— start Material provided —
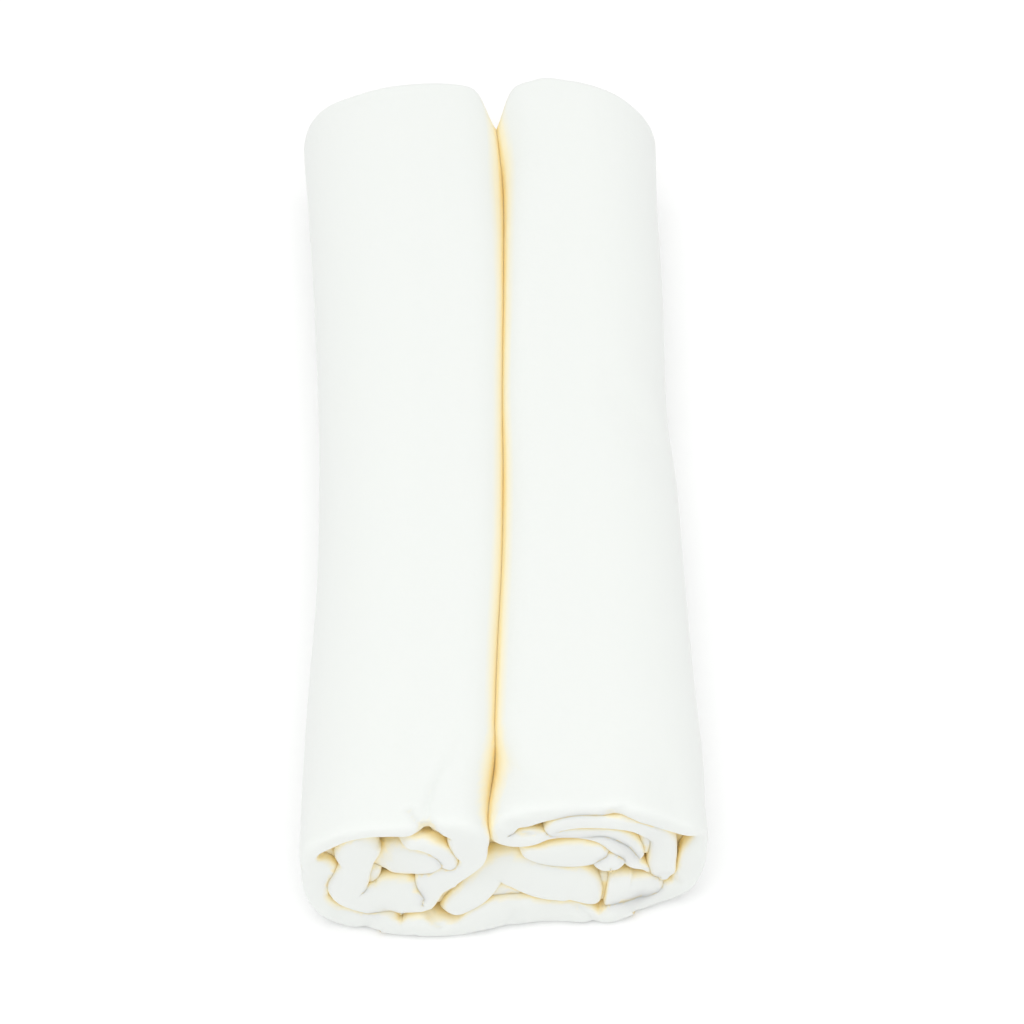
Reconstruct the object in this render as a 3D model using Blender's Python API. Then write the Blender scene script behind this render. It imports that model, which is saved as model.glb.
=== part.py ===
"""A turban cloth put away as a double roll.

The long cotton cloth is folded into a thick, narrow pad, and the pad is rolled
in from both of its ends until the two rolls meet. It is one piece of cloth, so
it is one solid. It lies along Y with its near end at -Y, and rests at z = 0.
"""

import math
from collections import namedtuple

import bmesh
import bpy

# Driving sizes, in metres.
ROLL_LENGTH = 0.2875  # a 1.15 m wide cloth folded in four
ROLL_WIDTH = 0.0595  # one roll, from the seam to its outer side
ROLL_HEIGHT = 0.0545
PAD_THICKNESS = 0.0062  # 32 plies of cotton voile
TURN_CLEARANCE = 0.0009  # air between one turn and the next
CORE_CLEARANCE = 0.0030  # air from the middle of a roll to its innermost turn
SEAM_CLEARANCE = 0.0012  # air between the two rolls where they meet
RIM_RADIUS = 0.0019  # the rounded folds along the edges of the pad
END_LEAN = 0.0080  # how far the top of the near end leans back
NEAR_CORNER = 0.0150  # the outer side of the near end, rounded in plan
FAR_CORNER = 0.0100
FAR_BULGE = 0.0030  # how far the middle of the far end stands out

# How square the section is in each quarter: 2 is an ellipse, more is boxier.
LOWER_OUTER = 2.5
UPPER_OUTER = 2.1
UPPER_SEAM = 2.9
LOWER_SEAM = 2.1

# Faces along the pad from the middle to one end, and across it. The faces get
# shorter towards the tight inner turns, and towards the two rims.
STEPS_ALONG = 54
STEPS_ACROSS = 14
SHORTER_INSIDE = 0.4
SHORTER_AT_RIMS = 0.075

# The share of a corner's radius that it cuts back at the very side of a roll.
CORNER_CUT = 0.8

# How the rolls change from the near end (0) to the far end (1). Widths and
# heights are shares of one roll's, and the seam's shift is a share of its width.
Station = namedtuple("Station", "at left right seam left_high right_high")
STATIONS = (
    Station(0.00, 0.90, 1.085, -0.095, 0.985, 0.970),
    Station(0.10, 0.925, 1.06, -0.067, 1.000, 0.985),
    Station(0.22, 0.94, 1.015, -0.024, 0.990, 0.985),
    Station(0.34, 0.95, 0.96, 0.020, 0.985, 0.980),
    Station(0.47, 0.96, 0.91, 0.055, 0.985, 0.965),
    Station(0.57, 0.98, 0.865, 0.079, 0.980, 0.960),
    Station(0.75, 1.03, 0.865, 0.097, 0.985, 0.970),
    Station(0.89, 1.07, 0.88, 0.097, 0.995, 0.985),
    Station(1.00, 1.065, 0.91, 0.080, 0.985, 0.980),
)

# Folds of the near end, where turns stand apart or crowd together. A fold sits
# at a turn of the winding, and moves it outwards by a share of the pad's
# thickness. Its spread is in turns.
Fold = namedtuple("Fold", "roll turn out spread")
FOLDS = (
    Fold("left", 1.29, -0.32, 0.08),
    Fold("left", 2.29, -0.32, 0.10),
    Fold("right", 1.32, -0.34, 0.08),
    Fold("right", 2.31, -0.34, 0.10),
)
FOLD_DEPTH = 0.040  # how far in from the near end the folds fade out

# How far the near rim stands back, as a share of the pad's thickness. A row's
# place is its turn of the winding, and the flat run under a roll is below zero.
Setback = namedtuple("Setback", "at left right")
SETBACKS = (
    Setback(-0.25, 0.70, 0.70),
    Setback(-0.05, 0.00, 0.80),
    Setback(0.12, 0.45, 0.85),
    Setback(0.40, 0.30, 0.80),
    Setback(0.75, 0.30, 1.20),
    Setback(1.05, 0.55, 1.10),
    Setback(1.50, 0.10, 0.90),
    Setback(1.95, 0.70, 1.40),
    Setback(2.80, 0.30, 1.10),
)

CLOTH_WHITE = (0.90, 0.90, 0.87, 1.0)

SIDES = {"left": -1, "right": 1}
PITCH = PAD_THICKNESS + TURN_CLEARANCE
# The winding starts at the bottom and draws in by one pitch a turn, so the top
# is half a pitch nearer to its middle than the bottom is, and so on round.
HALF_HIGH = (ROLL_HEIGHT - PAD_THICKNESS + PITCH / 2) / 2
DRAWN_IN = PITCH / HALF_HIGH
CORE = PAD_THICKNESS / 2 + CORE_CLEARANCE
TURNS = (HALF_HIGH - CORE) / PITCH
# The flat run under a roll counts as turns below zero.
FLAT_TURNS = 0.25


def eased(rows, at, name):
    """The named column of a table at this place, on one smooth curve through its rows."""
    places = [row.at for row in rows]
    values = [getattr(row, name) for row in rows]
    if at <= places[0]:
        return values[0]
    if at >= places[-1]:
        return values[-1]
    low = max(i for i, place in enumerate(places) if place <= at)

    def slope(i):
        before, after = max(i - 1, 0), min(i + 1, len(rows) - 1)
        return (values[after] - values[before]) / (places[after] - places[before])

    run = places[low + 1] - places[low]
    t = (at - places[low]) / run
    return (
        (2 * t**3 - 3 * t**2 + 1) * values[low]
        + (t**3 - 2 * t**2 + t) * run * slope(low)
        + (3 * t**2 - 2 * t**3) * values[low + 1]
        + (t**3 - t**2) * run * slope(low + 1)
    )


def folded_out(roll, turn, inwards):
    """How far the folds of the near end move the pad outwards here."""
    fade = max(0.0, 1 - inwards / FOLD_DEPTH)
    fade = fade * fade * (3 - 2 * fade)
    moved = 0.0
    for fold in FOLDS:
        if fold.roll == roll:
            moved += fold.out * math.exp(-(((turn - fold.turn) / fold.spread) ** 2))
    return moved * PAD_THICKNESS * fade


def square_reach(angle):
    """The section's reach at this angle, 1 at the bottom, sides and top."""
    across, up = math.sin(angle), -math.cos(angle)
    if across >= 0:
        power = UPPER_OUTER if up > 0 else LOWER_OUTER
    else:
        power = UPPER_SEAM if up > 0 else LOWER_SEAM
    return (abs(across) ** power + abs(up) ** power) ** (-1 / power)


def half_wide(share):
    """The winding's starting reach sideways, for a roll that is this share of the full width."""
    return (ROLL_WIDTH * share - PAD_THICKNESS) / (2 - DRAWN_IN)


def middle_line(wide):
    """How far a roll's middle line lies from the seam, so that its side just clears the other roll."""
    return SEAM_CLEARANCE / 2 + PAD_THICKNESS / 2 + wide * (1 - 0.75 * DRAWN_IN)


def middle_of_pad(roll, turn, at):
    """Where the middle of the pad's thickness runs: (x, z) at this turn and this share of the length."""
    side = SIDES[roll]
    wide = half_wide(eased(STATIONS, at, roll))
    high = HALF_HIGH + (eased(STATIONS, at, roll + "_high") - 1) * ROLL_HEIGHT / 2
    seam = eased(STATIONS, at, "seam") * ROLL_WIDTH
    centre = middle_line(wide)
    if turn < 0:
        # The flat run under the roll, from the seam to the roll's lowest line.
        return seam + side * centre * (1 + turn / FLAT_TURNS), PAD_THICKNESS / 2
    angle = 2 * math.pi * turn
    shrunk = 1 - turn * DRAWN_IN
    out = folded_out(roll, turn, at * ROLL_LENGTH)
    reach = square_reach(angle)
    x = (wide * shrunk + out) * reach * math.sin(angle)
    z = -(high * shrunk + out) * reach * math.cos(angle)
    return seam + side * (centre + x), PAD_THICKNESS / 2 + high + z


def wound_lengths():
    """The length along the pad at each of many small steps of turn, on a roll of the nominal size."""
    steps = 3000
    rows = [(-FLAT_TURNS, 0.0)]
    last = (0.0, 0.0)
    wide = half_wide(1.0)
    centre = middle_line(wide)
    for i in range(1, steps + 1):
        turn = -FLAT_TURNS + i * (TURNS + FLAT_TURNS) / steps
        if turn < 0:
            point = (centre * (1 + turn / FLAT_TURNS), 0.0)
        else:
            angle = 2 * math.pi * turn
            reach = square_reach(angle) * (1 - turn * DRAWN_IN)
            point = (
                centre + wide * reach * math.sin(angle),
                HALF_HIGH - HALF_HIGH * reach * math.cos(angle),
            )
        rows.append((turn, rows[-1][1] + math.dist(last, point)))
        last = point
    return rows


WOUND = wound_lengths()
HALF_PAD = WOUND[-1][1]


def turn_at(length):
    """The turn reached after this length along the pad from its middle."""
    low, high = 0, len(WOUND) - 1
    while high - low > 1:
        middle = (low + high) // 2
        if WOUND[middle][1] <= length:
            low = middle
        else:
            high = middle
    (t0, l0), (t1, l1) = WOUND[low], WOUND[high]
    return t0 + (t1 - t0) * (length - l0) / (l1 - l0)


def near_edge(roll, turn, x, z):
    """How far the near rim stands back from the front of the bundle."""
    back = eased(SETBACKS, turn, roll) * PAD_THICKNESS
    back += END_LEAN * z / ROLL_HEIGHT
    return back + corner(x, NEAR_CORNER)


def far_edge(x, z):
    """How far the far rim stands back."""
    off_middle = (z - ROLL_HEIGHT / 2) / (ROLL_HEIGHT / 2)
    return FAR_BULGE * off_middle**2 + corner(x, FAR_CORNER)


def corner(x, radius):
    """The setback of an end whose outer side is rounded in plan."""
    into = abs(x) - (ROLL_WIDTH - radius)
    if into <= 0:
        return 0.0
    into = min(into, radius)
    return (radius - math.sqrt(radius**2 - into**2)) * CORNER_CUT


def rolled(flat):
    """Where a point of the flat pad goes when the pad is rolled in from both ends."""
    roll = "left" if flat.x < 0 else "right"
    turn = turn_at(min(abs(flat.x), HALF_PAD))
    at = flat.y / ROLL_LENGTH + 0.5
    step = 1e-4
    x, z = middle_of_pad(roll, turn, at)
    before = middle_of_pad(roll, max(turn - step, -FLAT_TURNS), at)
    after = middle_of_pad(roll, turn + step, at)
    run = math.dist(before, after)
    along_x, along_z = (after[0] - before[0]) / run, (after[1] - before[1]) / run
    side = SIDES[roll]
    x -= flat.z * along_z * side
    z += flat.z * along_x * side
    near = -ROLL_LENGTH / 2 + near_edge(roll, turn, x, z)
    far = ROLL_LENGTH / 2 - far_edge(x, z)
    return x, near + (far - near) * at, z


def graded(share):
    """Spaces the faces along the pad: long on the flat run, short in the tight turns."""
    return (1 - SHORTER_INSIDE) * share + SHORTER_INSIDE * (1 - (1 - share) ** 2)


def graded_across(share):
    """Spaces the faces across the pad: short near its two ends."""
    return share - SHORTER_AT_RIMS * math.sin(2 * math.pi * share)


def flat_pad():
    """The folded cloth before it is rolled: a flat slab with rounded edges."""
    bm = bmesh.new()
    bmesh.ops.create_grid(bm, x_segments=2 * STEPS_ALONG, y_segments=STEPS_ACROSS, size=1.0)
    for vert in bm.verts:
        side = math.copysign(1.0, vert.co.x)
        vert.co.x = side * HALF_PAD * graded(abs(vert.co.x))
        across = graded_across((vert.co.y + 1) / 2)
        vert.co.y = ROLL_LENGTH * (across - 0.5)
    top = bmesh.ops.extrude_face_region(bm, geom=bm.faces[:])["geom"]
    lifted = [item for item in top if isinstance(item, bmesh.types.BMVert)]
    bmesh.ops.translate(bm, verts=lifted, vec=(0, 0, PAD_THICKNESS))
    bmesh.ops.translate(bm, verts=bm.verts[:], vec=(0, 0, -PAD_THICKNESS / 2))
    bmesh.ops.recalc_face_normals(bm, faces=bm.faces[:])
    bm.normal_update()
    rims = [edge for edge in bm.edges if edge.calc_face_angle(0.0) > math.radians(60)]
    bmesh.ops.bevel(
        bm, geom=rims, offset=RIM_RADIUS, segments=2, profile=0.5, affect="EDGES", material=-1
    )
    return bm


def cotton():
    """Undyed white cotton voile."""
    material = bpy.data.materials.new("white_cotton")
    material.use_nodes = True
    shader = material.node_tree.nodes["Principled BSDF"]
    shader.inputs["Base Color"].default_value = CLOTH_WHITE
    shader.inputs["Roughness"].default_value = 0.9
    shader.inputs["Metallic"].default_value = 0.0
    return material


def clear_scene():
    for obj in list(bpy.data.objects):
        bpy.data.objects.remove(obj, do_unlink=True)


def build():
    clear_scene()
    collection = bpy.data.collections.new("rolled_turban_cloth")
    bpy.context.scene.collection.children.link(collection)
    bm = flat_pad()
    for vert in bm.verts:
        vert.co = rolled(vert.co)
    # The two rolls differ in width, so the bundle is centred on the origin.
    left = min(vert.co.x for vert in bm.verts)
    right = max(vert.co.x for vert in bm.verts)
    near = min(vert.co.y for vert in bm.verts)
    far = max(vert.co.y for vert in bm.verts)
    bmesh.ops.translate(bm, verts=bm.verts[:], vec=(-(left + right) / 2, -(near + far) / 2, 0))
    bmesh.ops.recalc_face_normals(bm, faces=bm.faces[:])
    mesh = bpy.data.meshes.new("turban_cloth")
    bm.to_mesh(mesh)
    bm.free()
    mesh.shade_smooth()
    mesh.set_sharp_from_angle(angle=math.radians(50))
    mesh.materials.append(cotton())
    cloth = bpy.data.objects.new("turban_cloth", mesh)
    collection.objects.link(cloth)


build()
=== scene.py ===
"""The looks of the rolled turban cloth: one long white cotton cloth, folded to a
thick pad and rolled in from both of its ends, lying on a white table."""

import math
from collections import namedtuple

import bmesh
import bpy
import numpy as np
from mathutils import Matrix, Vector
from mathutils.bvhtree import BVHTree


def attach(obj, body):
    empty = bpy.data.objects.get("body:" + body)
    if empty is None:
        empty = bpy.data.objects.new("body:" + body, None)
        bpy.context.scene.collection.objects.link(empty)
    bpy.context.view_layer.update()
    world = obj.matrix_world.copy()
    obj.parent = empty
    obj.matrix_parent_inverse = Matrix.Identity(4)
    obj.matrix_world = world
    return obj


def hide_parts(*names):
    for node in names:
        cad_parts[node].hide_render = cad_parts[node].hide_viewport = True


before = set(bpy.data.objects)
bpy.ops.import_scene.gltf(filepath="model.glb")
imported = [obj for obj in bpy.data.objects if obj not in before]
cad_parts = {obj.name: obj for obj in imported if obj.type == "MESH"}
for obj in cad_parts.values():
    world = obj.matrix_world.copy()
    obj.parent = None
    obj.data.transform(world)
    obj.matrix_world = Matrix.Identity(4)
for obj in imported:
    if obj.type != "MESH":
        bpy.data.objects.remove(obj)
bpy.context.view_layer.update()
scene = bpy.context.scene


# Camera. It looks down on the near end of the rolls from a metre away and a little
# left of them, through a long lens, so that they narrow only slightly.
elevation, azimuth = math.radians(55), math.radians(-1.91)
distance = 1.0
looks_at = Vector((0.0061, -0.0109, 0.024))
towards_camera = Vector(
    (
        math.sin(azimuth) * math.cos(elevation),
        -math.cos(azimuth) * math.cos(elevation),
        math.sin(elevation),
    )
)
camera_data = bpy.data.cameras.new("camera")
camera_data.lens = 113.3
camera_data.sensor_width = 36
camera = bpy.data.objects.new("camera", camera_data)
scene.collection.objects.link(camera)
camera.location = looks_at + towards_camera * distance
camera.rotation_mode = "QUATERNION"
camera.rotation_quaternion = (-towards_camera).to_track_quat("-Z", "Y")
scene.camera = camera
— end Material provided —
* Prompt
Only the lines from the one holding "obj.matrix_world = world" through the one holding "scene = bpy.context.scene" are wanted; retype them exactly.

* Result of this task
    obj.matrix_world = world
    return obj


def hide_parts(*names):
    for node in names:
        cad_parts[node].hide_render = cad_parts[node].hide_viewport = True


before = set(bpy.data.objects)
bpy.ops.import_scene.gltf(filepath="model.glb")
imported = [obj for obj in bpy.data.objects if obj not in before]
cad_parts = {obj.name: obj for obj in imported if obj.type == "MESH"}
for obj in cad_parts.values():
    world = obj.matrix_world.copy()
    obj.parent = None
    obj.data.transform(world)
    obj.matrix_world = Matrix.Identity(4)
for obj in imported:
    if obj.type != "MESH":
        bpy.data.objects.remove(obj)
bpy.context.view_layer.update()
scene = bpy.context.scene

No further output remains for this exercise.